**DATASET SECTION**

____

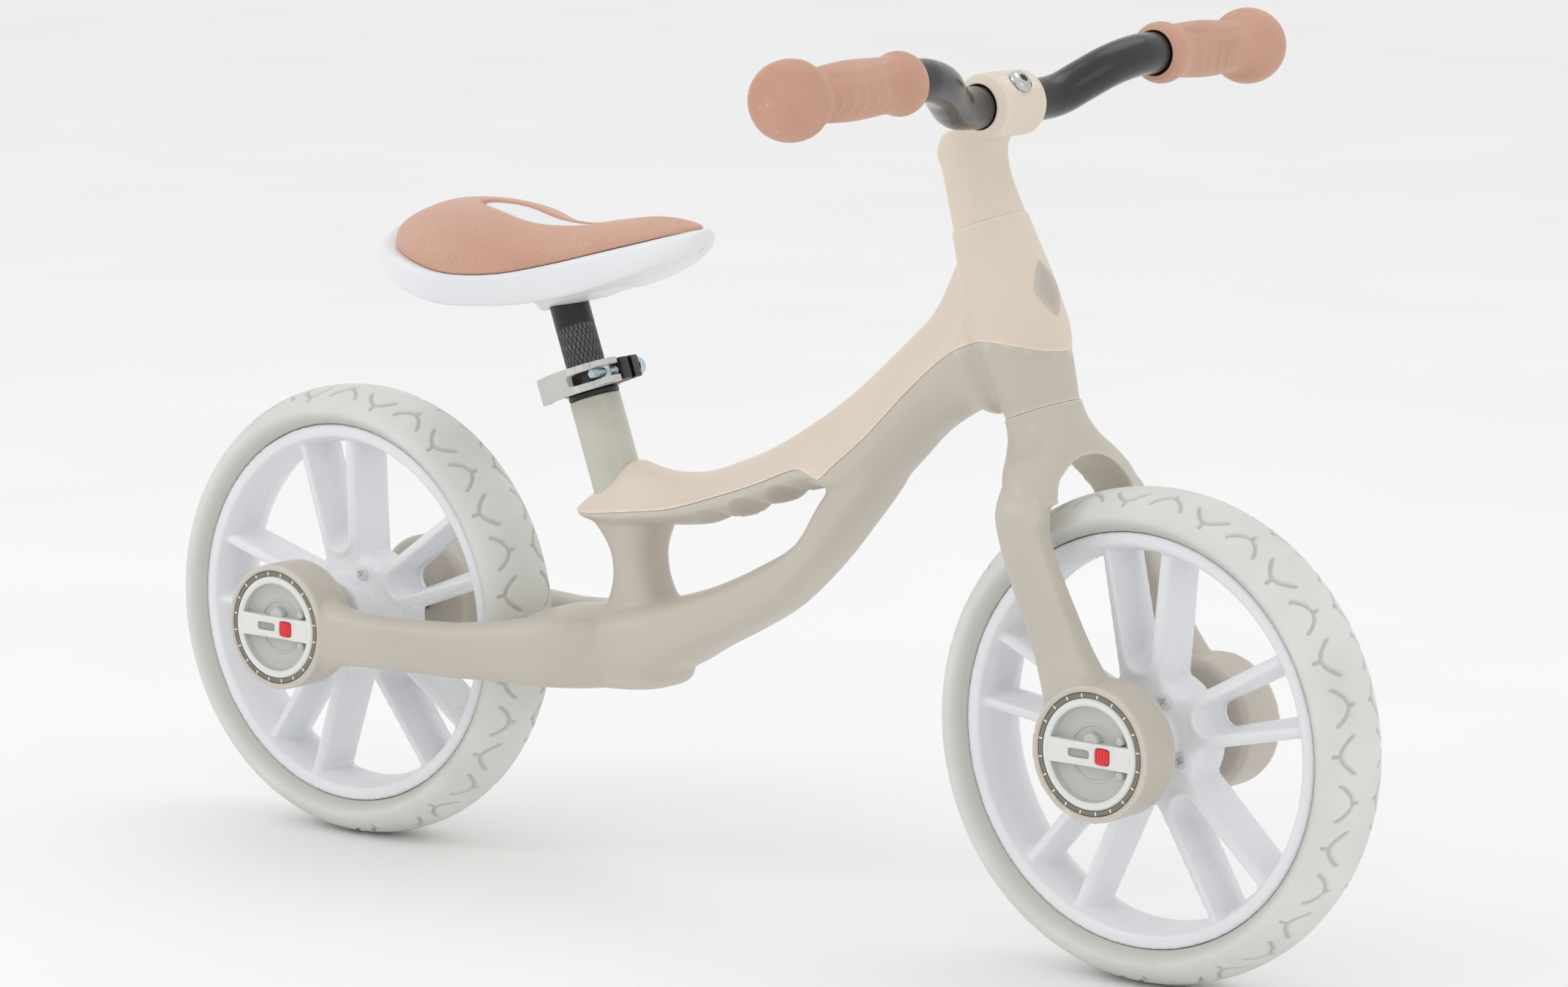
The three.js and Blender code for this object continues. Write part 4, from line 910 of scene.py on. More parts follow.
def add_fork():
    crown = cut(head_loft("crown", CROWN_SECTIONS, 2.4), fork_arch())
    leg = loft("leg", [
        oval((x, y, z), X, Y, half_forward, half_side, 3.4)
        for x, y, z, half_forward, half_side in spline(LEG_SECTIONS, 4)
    ])
    parts = [crown, *both_sides(leg), *both_sides(boss("front"))]
    fork = fused("fork_moulding", parts, VOXEL, 5, thin=0.6)
    socket = moved(rod("socket", STEERER_RADIUS, -STEERER_DEPTH, 5), ON_HEAD)
    cut(fork, *boss_trims("front"), head_slab(-SEAM, 1), socket)
    finish(fork, "steering", TAUPE, "fork", "fork")


# ---------------------------------------------------------------- stem and handlebar
STEM_SECTIONS = [
    (HEAD_LENGTH - 5, 0, 19.2, 19.2), (HEAD_LENGTH + 1, 0, 19, 19), (108, 0, 18.3, 18.3),
    (120, 0.2, 17.4, 17.4), (132, 1.6, 17.6, 17.2), (141, 4.5, 21.5, 17), (149, 11, 22, 17),
]
CLAMP_RADIUS, CLAMP_HALF_WIDTH, BAR_RADIUS = 16.8, 20, 11
PINCH_TILT = math.radians(44)
AT_BAR = at(*BAR_CENTRE)
ON_PINCH = AT_BAR @ Matrix.Rotation(PINCH_TILT, 4, "Y") @ Y_TO_Z
# The left half of the bar's middle line, from the clamp outwards.
BAR_POINTS = [
    (0, 0, 0), (0.5, 27, 0), (3.5, 44, 2), (9, 58, 8.5), (15, 71, 15), (18.8, 86, 19),
    (20, 101, 20), (19.4, 150, 18.8), (17.8, 203, 17.3),
]


def add_stem():
    drum = moved(rod("drum", CLAMP_RADIUS, -CLAMP_HALF_WIDTH, CLAMP_HALF_WIDTH, 4), AT_BAR)
    stem = fused("stem_moulding", [head_loft("neck", STEM_SECTIONS), drum], 0.9, 6, thin=0.6)
    mouth = turned("mouth", [
        (0, -30), (14.5, -30), (11.6, -CLAMP_HALF_WIDTH + 1.2), (11.3, -CLAMP_HALF_WIDTH + 3),
        (11.3, CLAMP_HALF_WIDTH - 3), (11.6, CLAMP_HALF_WIDTH - 1.2), (14.5, 30), (0, 30)])
    pocket = turned("pocket", [(0, 5), (3.6, 5), (3.6, 16), (7.1, 16), (7.1, 17), (8.4, 30), (0, 30)])
    cut(stem, head_slab(HEAD_LENGTH + SEAM, -1), moved(mouth, AT_BAR), moved(pocket, ON_PINCH))
    finish(stem, "steering", CREAM, "cover", "stem")


def add_pinch_bolt():
    bolt = turned("pinch_bolt", [
        (0, 12), (3, 12), (3, 16.3), (6.5, 16.3), (6.6, 17), (6.2, 18.3), (5.2, 19.4),
        (4.0, 19.95), (0, 20)], 64)
    hexagon = [(2.6 * math.cos(a), 2.6 * math.sin(a)) for a in np.pi / 3 * np.arange(6)]
    cut(bolt, plate("socket", hexagon, 17.2, 25, axis=1))
    moved(bolt, ON_PINCH)
    finish(bolt, "steering", CHROME, "chrome", "stem_pinch_bolt", angle=30)


def bar_path():
    left = np.array(BAR_POINTS, float) + BAR_CENTRE
    right = left[:0:-1] * (1, -1, 1)
    return spline(np.vstack([right, left]), 8)


def add_handlebar():
    bar = swept("bar_tube", bar_path(), BAR_RADIUS, 48)
    finish(bar, "steering", BAR_PAINT, "black_paint", "handlebar")


# ---------------------------------------------------------------- grips
GRIP_START = BAR_CENTRE + (20, 105, 19.9)
GRIP_END = BAR_CENTRE + (17.6, 211, 17.1)
GRIP_PROFILE = [
    (13.4, 0), (14.9, 1.5), (16.1, 5.5), (15.9, 9.5), (14.7, 13.5), (14.4, 20), (15.1, 36),
    (15.3, 48), (14.5, 62), (13.6, 71), (14.4, 75), (17.2, 79), (19.4, 83.5), (20.2, 89),
    (19.6, 95), (17.8, 100), (15.2, 103.6), (12.2, 105.6), (9, 106.2), (0.01, 106.3),
]
RIB_COUNT, RIB_PITCH, RIB_START, RIB_HEIGHT = 6, 8.2, 25, 0.85
RIB_TURN = 1.75
WAVE_HEIGHT = 0.7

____

**WHAT TO WORK ON**
Scan the listing above and identify each line holding the string "from"; copy every such line.

**ANSWER TO THIS EXERCISE**
The three.js and Blender code for this object continues. Write part 4, from line 910 of scene.py on. More parts follow.
# The left half of the bar's middle line, from the clamp outwards.